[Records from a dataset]
>> Start

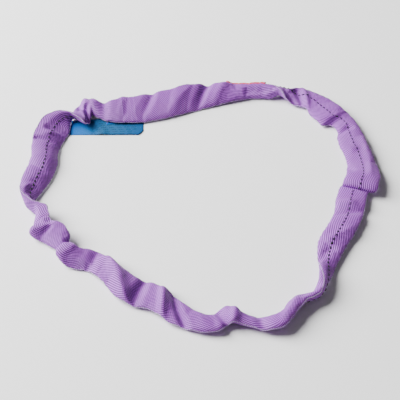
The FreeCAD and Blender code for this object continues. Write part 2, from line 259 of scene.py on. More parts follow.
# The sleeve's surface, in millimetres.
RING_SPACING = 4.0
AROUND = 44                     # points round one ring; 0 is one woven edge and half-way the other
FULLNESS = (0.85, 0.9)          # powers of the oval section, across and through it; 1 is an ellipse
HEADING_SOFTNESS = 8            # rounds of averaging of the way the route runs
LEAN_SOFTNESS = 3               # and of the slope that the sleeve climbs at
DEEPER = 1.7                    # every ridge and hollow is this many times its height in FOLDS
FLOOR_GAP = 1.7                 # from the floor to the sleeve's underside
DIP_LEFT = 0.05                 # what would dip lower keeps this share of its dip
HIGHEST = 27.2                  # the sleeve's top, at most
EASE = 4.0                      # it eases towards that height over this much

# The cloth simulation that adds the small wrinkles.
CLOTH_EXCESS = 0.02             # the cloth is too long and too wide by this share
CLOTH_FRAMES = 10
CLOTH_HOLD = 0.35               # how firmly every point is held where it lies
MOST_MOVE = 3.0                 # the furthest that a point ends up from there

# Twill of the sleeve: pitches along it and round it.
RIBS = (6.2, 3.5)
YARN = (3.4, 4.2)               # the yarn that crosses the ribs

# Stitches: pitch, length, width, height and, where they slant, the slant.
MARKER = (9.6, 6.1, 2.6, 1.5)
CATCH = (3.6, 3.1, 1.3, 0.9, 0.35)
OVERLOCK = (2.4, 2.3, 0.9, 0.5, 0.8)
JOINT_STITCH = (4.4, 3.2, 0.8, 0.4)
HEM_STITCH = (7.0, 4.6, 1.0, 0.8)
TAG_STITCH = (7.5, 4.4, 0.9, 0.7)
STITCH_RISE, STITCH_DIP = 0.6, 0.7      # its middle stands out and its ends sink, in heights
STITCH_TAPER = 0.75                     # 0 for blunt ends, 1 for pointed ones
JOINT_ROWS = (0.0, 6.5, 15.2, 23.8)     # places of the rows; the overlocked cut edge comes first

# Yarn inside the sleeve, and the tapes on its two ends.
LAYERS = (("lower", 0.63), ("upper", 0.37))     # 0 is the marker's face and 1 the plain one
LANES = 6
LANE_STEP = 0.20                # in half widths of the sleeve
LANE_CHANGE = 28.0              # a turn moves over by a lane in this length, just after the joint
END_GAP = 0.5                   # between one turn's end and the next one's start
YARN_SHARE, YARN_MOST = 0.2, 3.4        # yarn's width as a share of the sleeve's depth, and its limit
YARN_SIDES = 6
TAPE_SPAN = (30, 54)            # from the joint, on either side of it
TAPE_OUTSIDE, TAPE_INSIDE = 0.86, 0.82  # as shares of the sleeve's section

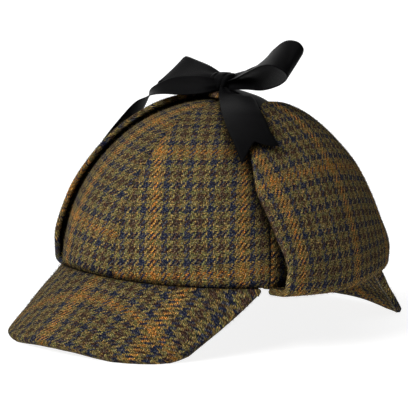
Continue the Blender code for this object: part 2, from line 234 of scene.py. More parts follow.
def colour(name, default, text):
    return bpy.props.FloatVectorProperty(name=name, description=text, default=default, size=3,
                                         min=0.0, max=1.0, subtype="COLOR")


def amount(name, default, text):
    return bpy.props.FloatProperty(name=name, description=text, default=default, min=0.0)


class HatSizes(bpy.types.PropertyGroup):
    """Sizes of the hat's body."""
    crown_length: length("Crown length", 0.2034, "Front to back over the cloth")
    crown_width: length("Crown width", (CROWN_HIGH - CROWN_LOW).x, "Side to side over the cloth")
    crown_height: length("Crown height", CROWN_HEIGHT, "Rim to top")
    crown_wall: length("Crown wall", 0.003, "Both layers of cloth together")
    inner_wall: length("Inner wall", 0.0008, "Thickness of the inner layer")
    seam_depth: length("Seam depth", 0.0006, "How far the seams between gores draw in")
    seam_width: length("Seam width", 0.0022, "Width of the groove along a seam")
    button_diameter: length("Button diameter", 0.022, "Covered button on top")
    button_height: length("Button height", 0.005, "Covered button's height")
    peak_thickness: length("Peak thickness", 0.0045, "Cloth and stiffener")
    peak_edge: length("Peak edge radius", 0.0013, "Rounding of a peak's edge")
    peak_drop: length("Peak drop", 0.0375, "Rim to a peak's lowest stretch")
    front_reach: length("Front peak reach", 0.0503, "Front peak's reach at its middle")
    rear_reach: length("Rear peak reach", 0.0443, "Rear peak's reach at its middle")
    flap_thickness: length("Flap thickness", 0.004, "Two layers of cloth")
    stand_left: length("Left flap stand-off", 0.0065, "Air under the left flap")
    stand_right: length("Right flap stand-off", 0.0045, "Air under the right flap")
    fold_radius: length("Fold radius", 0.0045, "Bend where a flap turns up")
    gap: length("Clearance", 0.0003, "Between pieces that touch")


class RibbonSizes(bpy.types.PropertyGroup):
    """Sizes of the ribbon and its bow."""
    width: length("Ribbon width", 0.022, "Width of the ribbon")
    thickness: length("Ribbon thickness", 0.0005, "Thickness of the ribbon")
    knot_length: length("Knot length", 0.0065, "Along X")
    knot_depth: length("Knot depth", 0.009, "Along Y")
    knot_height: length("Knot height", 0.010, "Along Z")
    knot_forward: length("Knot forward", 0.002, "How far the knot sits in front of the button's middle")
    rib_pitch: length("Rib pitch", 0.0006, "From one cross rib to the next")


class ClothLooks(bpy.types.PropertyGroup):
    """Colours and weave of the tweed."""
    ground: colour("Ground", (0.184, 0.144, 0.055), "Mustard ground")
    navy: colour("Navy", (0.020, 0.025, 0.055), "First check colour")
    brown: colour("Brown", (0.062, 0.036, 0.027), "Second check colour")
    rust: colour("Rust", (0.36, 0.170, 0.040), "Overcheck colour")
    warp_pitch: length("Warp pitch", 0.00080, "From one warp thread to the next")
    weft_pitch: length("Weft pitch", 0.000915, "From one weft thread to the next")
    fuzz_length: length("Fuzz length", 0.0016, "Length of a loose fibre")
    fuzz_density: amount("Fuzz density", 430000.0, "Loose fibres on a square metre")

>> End
>> Start

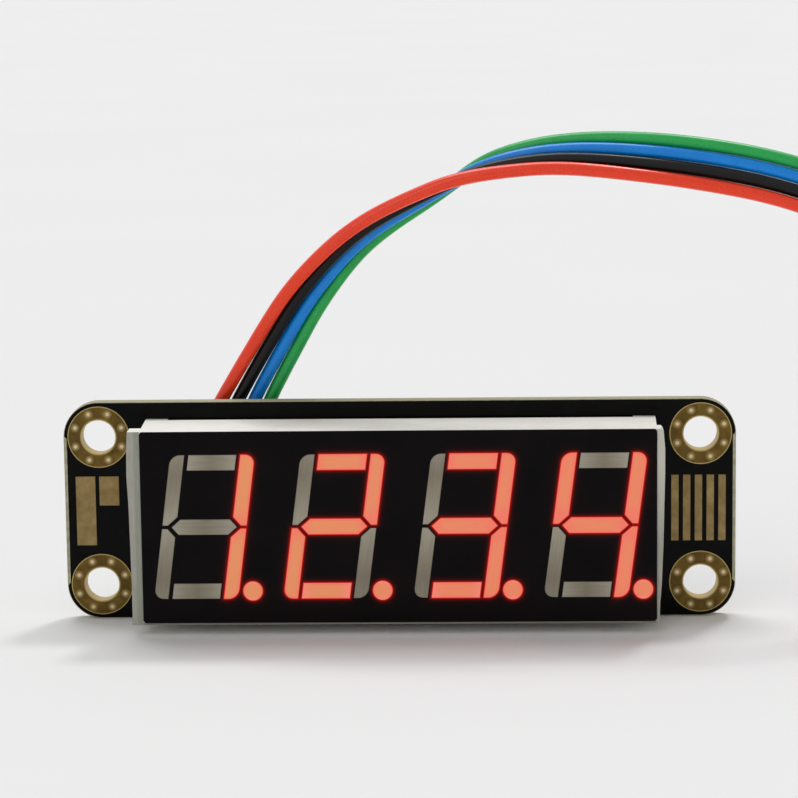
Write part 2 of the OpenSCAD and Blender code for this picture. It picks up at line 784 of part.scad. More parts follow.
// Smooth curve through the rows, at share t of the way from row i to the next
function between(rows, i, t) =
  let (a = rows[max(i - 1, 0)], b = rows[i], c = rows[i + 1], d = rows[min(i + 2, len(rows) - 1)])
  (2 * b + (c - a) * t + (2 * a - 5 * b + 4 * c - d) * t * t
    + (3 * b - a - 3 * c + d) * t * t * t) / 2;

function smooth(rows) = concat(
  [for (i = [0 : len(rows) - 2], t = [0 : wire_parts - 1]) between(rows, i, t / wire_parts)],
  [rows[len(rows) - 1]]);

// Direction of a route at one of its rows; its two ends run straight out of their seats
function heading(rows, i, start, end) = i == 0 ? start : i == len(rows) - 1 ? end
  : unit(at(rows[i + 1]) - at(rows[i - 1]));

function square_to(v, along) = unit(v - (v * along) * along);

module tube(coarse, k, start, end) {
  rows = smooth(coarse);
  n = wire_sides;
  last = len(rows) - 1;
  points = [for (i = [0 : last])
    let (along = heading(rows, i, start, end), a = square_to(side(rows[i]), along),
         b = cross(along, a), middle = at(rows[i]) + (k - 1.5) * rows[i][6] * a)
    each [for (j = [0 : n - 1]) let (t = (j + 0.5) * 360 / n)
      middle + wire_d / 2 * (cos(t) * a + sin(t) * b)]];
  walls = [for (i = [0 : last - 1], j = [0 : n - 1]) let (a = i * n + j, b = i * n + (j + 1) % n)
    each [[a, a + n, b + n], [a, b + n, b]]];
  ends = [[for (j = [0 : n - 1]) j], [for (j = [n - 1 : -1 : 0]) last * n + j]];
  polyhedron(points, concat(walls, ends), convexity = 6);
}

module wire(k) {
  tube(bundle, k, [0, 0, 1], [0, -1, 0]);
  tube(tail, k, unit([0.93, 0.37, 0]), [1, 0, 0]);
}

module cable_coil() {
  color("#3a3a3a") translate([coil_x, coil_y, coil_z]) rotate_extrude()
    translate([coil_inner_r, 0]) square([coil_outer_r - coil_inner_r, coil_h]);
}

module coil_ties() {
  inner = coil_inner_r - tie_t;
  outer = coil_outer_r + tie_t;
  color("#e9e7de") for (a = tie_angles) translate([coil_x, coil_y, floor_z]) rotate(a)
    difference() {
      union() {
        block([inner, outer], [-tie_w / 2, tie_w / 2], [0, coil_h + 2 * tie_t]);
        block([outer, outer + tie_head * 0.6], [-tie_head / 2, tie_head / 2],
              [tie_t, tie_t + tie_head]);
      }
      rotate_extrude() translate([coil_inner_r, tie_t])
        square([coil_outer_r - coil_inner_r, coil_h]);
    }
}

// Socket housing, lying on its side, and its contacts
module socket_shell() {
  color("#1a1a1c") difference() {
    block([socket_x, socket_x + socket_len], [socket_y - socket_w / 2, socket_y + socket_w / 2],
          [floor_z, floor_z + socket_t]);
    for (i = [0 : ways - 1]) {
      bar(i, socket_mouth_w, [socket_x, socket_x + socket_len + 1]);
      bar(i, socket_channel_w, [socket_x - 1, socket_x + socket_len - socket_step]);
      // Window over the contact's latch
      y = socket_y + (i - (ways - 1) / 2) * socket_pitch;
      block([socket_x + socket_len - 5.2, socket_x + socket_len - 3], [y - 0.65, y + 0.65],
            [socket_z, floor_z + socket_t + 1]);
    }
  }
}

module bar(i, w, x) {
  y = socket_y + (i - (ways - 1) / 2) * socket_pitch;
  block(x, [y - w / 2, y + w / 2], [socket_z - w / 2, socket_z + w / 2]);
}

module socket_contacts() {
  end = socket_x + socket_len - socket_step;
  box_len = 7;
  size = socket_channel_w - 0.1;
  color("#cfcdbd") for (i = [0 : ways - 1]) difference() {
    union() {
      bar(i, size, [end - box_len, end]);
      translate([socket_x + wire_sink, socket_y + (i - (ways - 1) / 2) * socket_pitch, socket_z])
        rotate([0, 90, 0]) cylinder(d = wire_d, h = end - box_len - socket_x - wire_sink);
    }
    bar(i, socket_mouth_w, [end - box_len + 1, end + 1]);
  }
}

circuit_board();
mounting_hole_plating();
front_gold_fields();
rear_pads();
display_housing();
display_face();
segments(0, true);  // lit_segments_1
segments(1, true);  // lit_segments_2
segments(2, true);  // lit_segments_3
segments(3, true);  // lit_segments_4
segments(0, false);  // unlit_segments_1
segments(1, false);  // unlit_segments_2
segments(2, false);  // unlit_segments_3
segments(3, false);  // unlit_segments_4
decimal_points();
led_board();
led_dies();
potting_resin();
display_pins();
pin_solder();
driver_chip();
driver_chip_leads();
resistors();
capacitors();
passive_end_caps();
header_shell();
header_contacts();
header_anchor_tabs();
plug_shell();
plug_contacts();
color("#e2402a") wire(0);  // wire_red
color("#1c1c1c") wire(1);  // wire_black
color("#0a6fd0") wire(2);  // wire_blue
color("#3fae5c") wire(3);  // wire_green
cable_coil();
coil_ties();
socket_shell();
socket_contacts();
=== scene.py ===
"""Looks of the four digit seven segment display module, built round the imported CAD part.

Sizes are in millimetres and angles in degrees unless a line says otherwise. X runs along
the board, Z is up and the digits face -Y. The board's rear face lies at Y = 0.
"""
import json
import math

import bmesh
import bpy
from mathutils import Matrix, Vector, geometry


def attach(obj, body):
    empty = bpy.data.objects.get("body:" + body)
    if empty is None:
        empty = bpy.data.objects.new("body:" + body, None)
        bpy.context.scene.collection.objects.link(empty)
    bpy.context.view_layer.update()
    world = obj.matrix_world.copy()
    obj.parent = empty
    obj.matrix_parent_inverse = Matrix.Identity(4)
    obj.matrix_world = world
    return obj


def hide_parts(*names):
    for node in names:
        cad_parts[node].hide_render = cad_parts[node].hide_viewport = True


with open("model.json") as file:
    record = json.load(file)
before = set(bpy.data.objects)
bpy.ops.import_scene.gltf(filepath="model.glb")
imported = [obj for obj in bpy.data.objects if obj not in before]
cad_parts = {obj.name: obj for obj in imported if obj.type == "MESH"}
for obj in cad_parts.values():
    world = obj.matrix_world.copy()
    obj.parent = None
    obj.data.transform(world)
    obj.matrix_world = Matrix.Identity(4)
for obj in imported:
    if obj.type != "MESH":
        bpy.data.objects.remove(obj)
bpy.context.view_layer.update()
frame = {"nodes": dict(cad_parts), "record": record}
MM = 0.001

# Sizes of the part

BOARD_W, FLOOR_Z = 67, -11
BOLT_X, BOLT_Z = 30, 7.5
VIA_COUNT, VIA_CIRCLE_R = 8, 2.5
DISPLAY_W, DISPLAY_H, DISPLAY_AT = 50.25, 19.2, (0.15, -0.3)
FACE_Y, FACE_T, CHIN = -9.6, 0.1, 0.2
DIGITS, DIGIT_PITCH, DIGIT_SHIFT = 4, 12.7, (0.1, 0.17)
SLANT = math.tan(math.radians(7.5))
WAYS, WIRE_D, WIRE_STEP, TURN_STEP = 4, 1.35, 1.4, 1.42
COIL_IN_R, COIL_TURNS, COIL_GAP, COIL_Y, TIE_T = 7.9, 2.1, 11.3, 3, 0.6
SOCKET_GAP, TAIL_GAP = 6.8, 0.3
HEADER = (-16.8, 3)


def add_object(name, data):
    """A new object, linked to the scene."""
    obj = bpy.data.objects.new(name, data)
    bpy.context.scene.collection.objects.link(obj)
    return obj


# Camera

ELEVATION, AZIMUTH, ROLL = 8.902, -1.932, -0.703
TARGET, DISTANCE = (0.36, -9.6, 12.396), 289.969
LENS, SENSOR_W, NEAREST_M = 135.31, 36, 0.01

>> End
>> Start

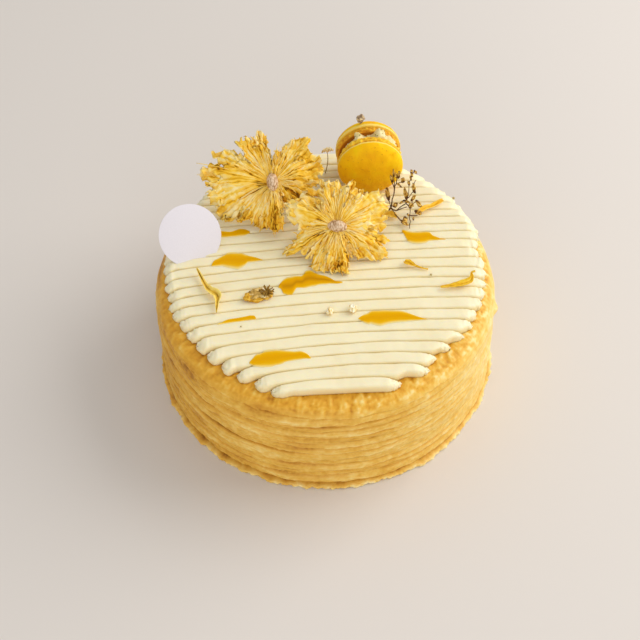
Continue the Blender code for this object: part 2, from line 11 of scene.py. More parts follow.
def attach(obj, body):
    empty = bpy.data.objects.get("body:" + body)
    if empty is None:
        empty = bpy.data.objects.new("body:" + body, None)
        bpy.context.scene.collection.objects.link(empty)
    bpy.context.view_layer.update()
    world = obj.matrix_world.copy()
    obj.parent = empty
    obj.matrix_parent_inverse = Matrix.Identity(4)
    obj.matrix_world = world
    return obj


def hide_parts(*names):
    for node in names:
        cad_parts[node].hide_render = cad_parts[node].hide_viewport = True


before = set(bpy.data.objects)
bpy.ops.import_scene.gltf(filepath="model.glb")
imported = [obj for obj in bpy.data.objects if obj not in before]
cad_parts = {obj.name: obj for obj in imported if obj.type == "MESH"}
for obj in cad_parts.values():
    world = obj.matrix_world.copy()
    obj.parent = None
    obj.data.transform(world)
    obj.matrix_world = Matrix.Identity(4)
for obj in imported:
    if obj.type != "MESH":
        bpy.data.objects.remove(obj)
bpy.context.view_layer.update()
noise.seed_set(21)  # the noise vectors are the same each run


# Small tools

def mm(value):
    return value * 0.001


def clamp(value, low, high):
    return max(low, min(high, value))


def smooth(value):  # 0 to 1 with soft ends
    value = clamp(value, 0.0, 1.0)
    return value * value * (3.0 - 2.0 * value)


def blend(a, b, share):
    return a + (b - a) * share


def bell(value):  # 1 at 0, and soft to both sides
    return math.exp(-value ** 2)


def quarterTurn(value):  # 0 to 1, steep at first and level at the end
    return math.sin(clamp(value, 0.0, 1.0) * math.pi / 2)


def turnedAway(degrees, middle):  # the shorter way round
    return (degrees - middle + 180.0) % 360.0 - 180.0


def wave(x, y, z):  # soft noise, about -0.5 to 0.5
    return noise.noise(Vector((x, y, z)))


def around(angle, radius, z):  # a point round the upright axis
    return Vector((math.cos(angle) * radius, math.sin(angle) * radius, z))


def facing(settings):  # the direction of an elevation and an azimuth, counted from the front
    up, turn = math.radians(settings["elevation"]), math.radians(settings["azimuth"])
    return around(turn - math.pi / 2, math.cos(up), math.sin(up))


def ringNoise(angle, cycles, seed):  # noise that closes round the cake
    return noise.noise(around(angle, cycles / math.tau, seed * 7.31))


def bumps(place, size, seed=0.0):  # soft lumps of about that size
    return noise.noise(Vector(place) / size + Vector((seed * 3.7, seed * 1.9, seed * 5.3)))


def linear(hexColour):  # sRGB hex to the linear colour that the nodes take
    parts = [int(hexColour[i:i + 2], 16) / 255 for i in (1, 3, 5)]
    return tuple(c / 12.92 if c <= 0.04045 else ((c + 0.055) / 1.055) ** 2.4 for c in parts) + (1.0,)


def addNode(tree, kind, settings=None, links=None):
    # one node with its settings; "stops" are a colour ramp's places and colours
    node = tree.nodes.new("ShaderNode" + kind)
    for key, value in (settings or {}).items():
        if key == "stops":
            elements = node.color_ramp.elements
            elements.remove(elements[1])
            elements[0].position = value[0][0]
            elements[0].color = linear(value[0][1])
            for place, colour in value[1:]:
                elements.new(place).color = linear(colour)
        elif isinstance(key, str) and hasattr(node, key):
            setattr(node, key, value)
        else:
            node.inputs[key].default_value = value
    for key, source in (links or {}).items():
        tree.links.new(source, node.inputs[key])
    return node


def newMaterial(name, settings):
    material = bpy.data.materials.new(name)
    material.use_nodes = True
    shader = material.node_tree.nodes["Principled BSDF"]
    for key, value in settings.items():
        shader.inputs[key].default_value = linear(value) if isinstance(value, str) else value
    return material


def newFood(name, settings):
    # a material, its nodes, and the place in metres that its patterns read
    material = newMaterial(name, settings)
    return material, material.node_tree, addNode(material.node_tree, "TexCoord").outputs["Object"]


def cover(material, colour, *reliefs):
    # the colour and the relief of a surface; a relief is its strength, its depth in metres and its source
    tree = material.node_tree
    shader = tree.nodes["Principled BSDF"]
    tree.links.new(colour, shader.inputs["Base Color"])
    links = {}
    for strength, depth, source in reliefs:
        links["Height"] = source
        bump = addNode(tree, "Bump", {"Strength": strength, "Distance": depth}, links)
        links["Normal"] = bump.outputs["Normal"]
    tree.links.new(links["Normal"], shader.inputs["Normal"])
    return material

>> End

Begin at the line that has "circuit_board();"; stop after the line that has "record = json.load(file)". Copy every line in that span exactly.

circuit_board();
mounting_hole_plating();
front_gold_fields();
rear_pads();
display_housing();
display_face();
segments(0, true);  // lit_segments_1
segments(1, true);  // lit_segments_2
segments(2, true);  // lit_segments_3
segments(3, true);  // lit_segments_4
segments(0, false);  // unlit_segments_1
segments(1, false);  // unlit_segments_2
segments(2, false);  // unlit_segments_3
segments(3, false);  // unlit_segments_4
decimal_points();
led_board();
led_dies();
potting_resin();
display_pins();
pin_solder();
driver_chip();
driver_chip_leads();
resistors();
capacitors();
passive_end_caps();
header_shell();
header_contacts();
header_anchor_tabs();
plug_shell();
plug_contacts();
color("#e2402a") wire(0);  // wire_red
color("#1c1c1c") wire(1);  // wire_black
color("#0a6fd0") wire(2);  // wire_blue
color("#3fae5c") wire(3);  // wire_green
cable_coil();
coil_ties();
socket_shell();
socket_contacts();
=== scene.py ===
"""Looks of the four digit seven segment display module, built round the imported CAD part.

Sizes are in millimetres and angles in degrees unless a line says otherwise. X runs along
the board, Z is up and the digits face -Y. The board's rear face lies at Y = 0.
"""
import json
import math

import bmesh
import bpy
from mathutils import Matrix, Vector, geometry


def attach(obj, body):
    empty = bpy.data.objects.get("body:" + body)
    if empty is None:
        empty = bpy.data.objects.new("body:" + body, None)
        bpy.context.scene.collection.objects.link(empty)
    bpy.context.view_layer.update()
    world = obj.matrix_world.copy()
    obj.parent = empty
    obj.matrix_parent_inverse = Matrix.Identity(4)
    obj.matrix_world = world
    return obj


def hide_parts(*names):
    for node in names:
        cad_parts[node].hide_render = cad_parts[node].hide_viewport = True


with open("model.json") as file:
    record = json.load(file)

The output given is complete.